## START

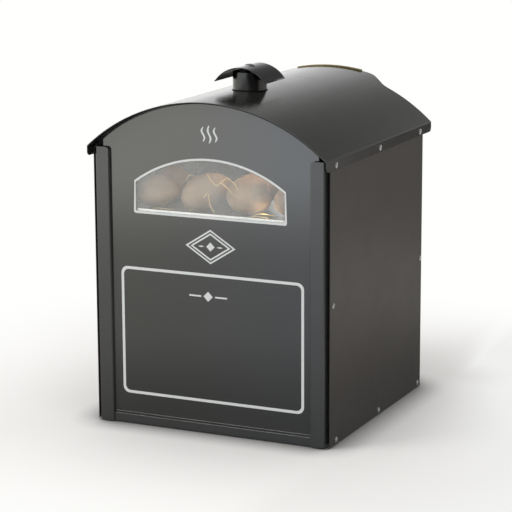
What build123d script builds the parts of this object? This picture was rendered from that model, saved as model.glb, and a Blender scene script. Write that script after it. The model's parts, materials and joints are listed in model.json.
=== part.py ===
from build123d import *
import os
from math import atan2, cos, hypot, pi, radians, sin, sqrt

# Baked potato oven: millimetres, +Z up. The customer's side faces -Y, the operator's side +Y.
# The origin is at the middle of the underside of the whole object.

# ------------------------------------------------------------------ driving sizes
# Sheets and gaps
SKIN = 1.5  # casing sheet
LINING = 1.2  # inner sheet
SEAT_GAP = 0.2  # between flat sheets that lie on each other
CURVE_GAP = 0.3  # between curved faces, and round a pipe or stem in its hole
RUNNING_GAP = 0.05  # round a pin or spindle that turns
MOVING_GAP = 0.4  # between a closed door and what it shuts against
BAR_SIDES = 12  # flat sides of a handle's bar or a hinge's barrel

# Casing. Heights are above the casing's lower edge, depths are behind the posts' front face.
FOOT_DROP = 2.5
ROOF_WIDTH = 510.6
CASE_WIDTH = ROOF_WIDTH - 2 * (SKIN + CURVE_GAP)  # the roof's flanges hang over the side panels
CASE_DEPTH = 499.0
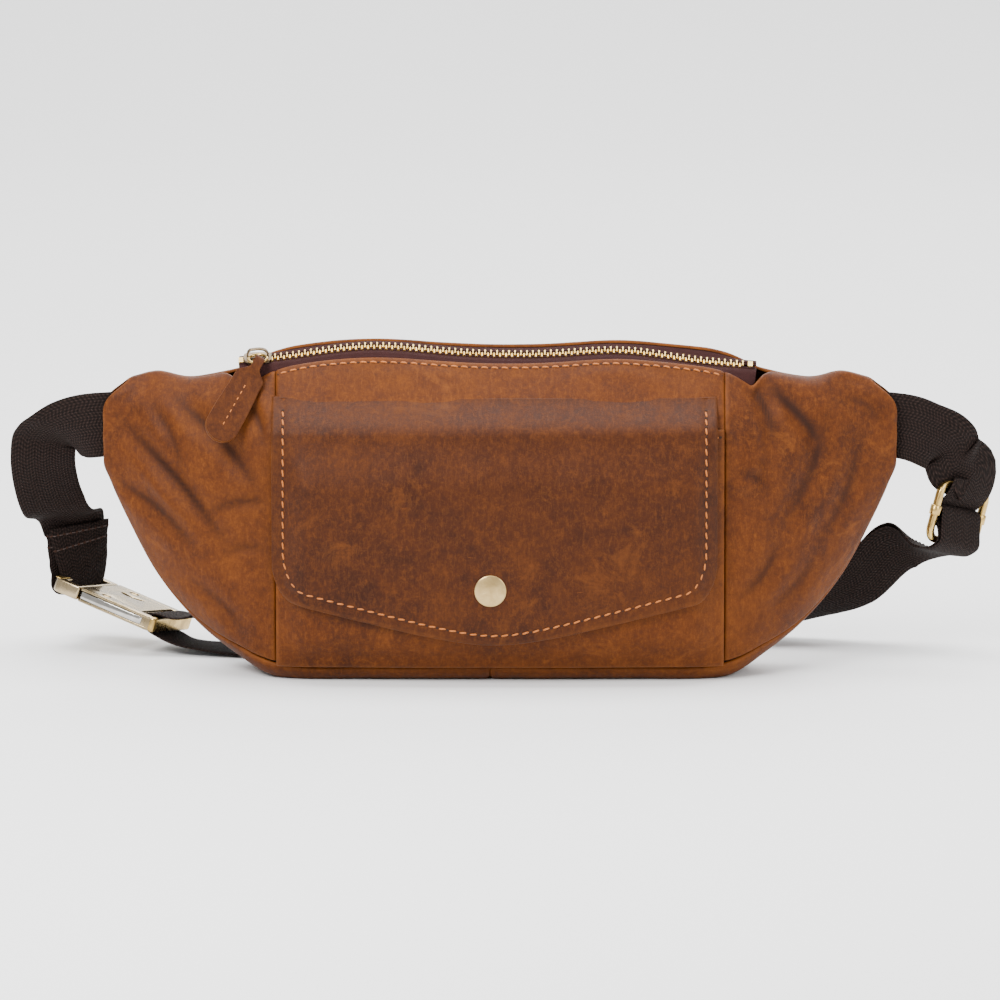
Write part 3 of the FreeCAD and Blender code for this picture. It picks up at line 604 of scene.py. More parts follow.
# creases: x, z at one end, x, z at the other, depth and half-width, seen from the front
FRONT_CREASES = [
    (-172, 112, -128, 66, 1.7, 5.0), (-176, 88, -140, 60, 1.3, 4.5),
    (-150, 128, -112, 92, 1.5, 5.5), (-133, 78, -106, 84, 1.2, 3.6),
    (-160, 122, -146, 96, 1.0, 3.6), (-128, 58, -106, 62, 0.9, 3.2),
    (-141, 44, -118, 22, 0.9, 4.0), (-120, 132, -108, 112, 1.2, 3.6),
    (-165, 100, -152, 74, -0.8, 4.0), (-121, 50, -110, 28, -0.7, 4.5),
    (112, 140, 126, 112, 1.6, 4.6), (122, 136, 150, 104, 1.8, 5.5),
    (150, 118, 132, 74, 1.2, 5.0), (166, 108, 150, 66, 1.0, 4.5),
    (108, 98, 124, 88, 1.0, 3.4), (128, 64, 112, 40, 1.1, 4.6),
    (146, 58, 126, 34, 0.8, 4.0), (160, 124, 176, 112, 0.9, 3.6),
    (118, 118, 112, 92, -0.9, 4.0), (142, 92, 136, 60, -0.7, 4.4),
    (-60, 141, -20, 143, 0.5, 2.6), (30, 142, 74, 140, 0.5, 2.6),
]
BACK_CREASES = [
    (-150, 120, -60, 96, 1.2, 7.0), (140, 122, 70, 92, 1.2, 7.0),
    (-165, 88, -110, 52, 1.0, 6.0), (162, 92, 112, 50, 1.1, 6.0),
    (-40, 128, 30, 118, 0.8, 6.0), (-90, 40, -20, 30, 0.7, 6.0), (100, 34, 30, 26, 0.7, 6.0),
]


def crease_at(p, creases):
    """The depth of the creases at a point, and how far into one it lies, which sets the painted shade
    in the creases.
    """
    depth, inside = 0.0, 0.0
    for x0, z0, x1, z1, deep, half in creases:
        dx, dz = x1 - x0, z1 - z0
        long = dx * dx + dz * dz
        t = min(max(((p.x - x0) * dx + (p.z - z0) * dz) / long, -0.2), 1.2)
        bow = 5.0 * math.sin(math.pi * t)
        ex, ez = p.x - x0 - dx * t, p.z - z0 - dz * t
        side = (ex * dz - ez * dx) / math.sqrt(long) + bow * 0.5
        off = math.hypot(ex, ez) if t in (-0.2, 1.2) else abs(side)
        fade = smooth(1.2 - abs(t - 0.5) * 1.7)
        ridge = math.exp(-(off / half) ** 2) - 0.55 * math.exp(-((off - half * 1.7) / half) ** 2)
        depth += deep * fade * ridge
        inside = max(inside, fade * max(0.0, deep) * math.exp(-(off / half * 2.2) ** 2))
    return depth, inside


def swell(p, size=1.0):
    """The broad unevenness of soft leather, in millimetres."""
    return size * (
        0.85 * noise.noise(p / 34.0)
        + 0.42 * noise.noise(p / 15.0 + V((7.1, 0, 0)))
        + 0.17 * noise.noise(p / 6.5 + V((0, 3.3, 0))))


def lengths(row):
    """The distance along a row of points, from its first."""
    out = [0.0]
    for a, b in zip(row, row[1:]):
        out.append(out[-1] + (b - a).length)
    return out


def pillow(distance, radius=2.4, sink=1.1):
    """How far a surface drops towards a turned edge."""
    t = 1 - min(distance / radius, 1.0)
    return sink * (1 - math.sqrt(1 - t * t * 0.98))


def free_lift(p, size, fold, distance):
    """The swell and folds of the leather at a distance from its nearest seam."""
    return (swell(p, size) - fold) * (0.15 + 0.85 * smooth(distance / SEAM_HOLD))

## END

## Your task
Your output should consist solely of the lines from the beginning of the entries through the line containing "BAR_SIDES = 12", reproduced exactly.

## Result below
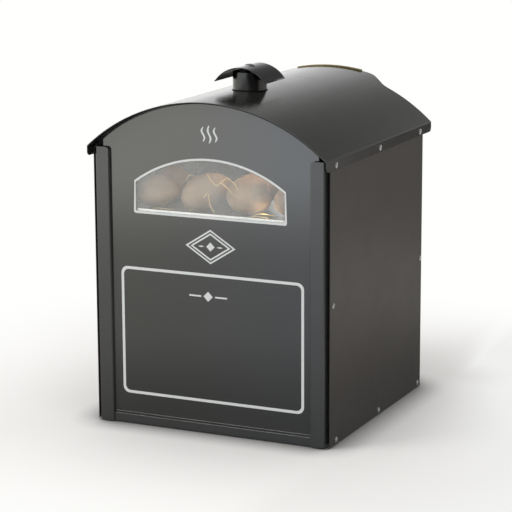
What build123d script builds the parts of this object? This picture was rendered from that model, saved as model.glb, and a Blender scene script. Write that script after it. The model's parts, materials and joints are listed in model.json.
=== part.py ===
from build123d import *
import os
from math import atan2, cos, hypot, pi, radians, sin, sqrt

# Baked potato oven: millimetres, +Z up. The customer's side faces -Y, the operator's side +Y.
# The origin is at the middle of the underside of the whole object.

# ------------------------------------------------------------------ driving sizes
# Sheets and gaps
SKIN = 1.5  # casing sheet
LINING = 1.2  # inner sheet
SEAT_GAP = 0.2  # between flat sheets that lie on each other
CURVE_GAP = 0.3  # between curved faces, and round a pipe or stem in its hole
RUNNING_GAP = 0.05  # round a pin or spindle that turns
MOVING_GAP = 0.4  # between a closed door and what it shuts against
BAR_SIDES = 12  # flat sides of a handle's bar or a hinge's barrel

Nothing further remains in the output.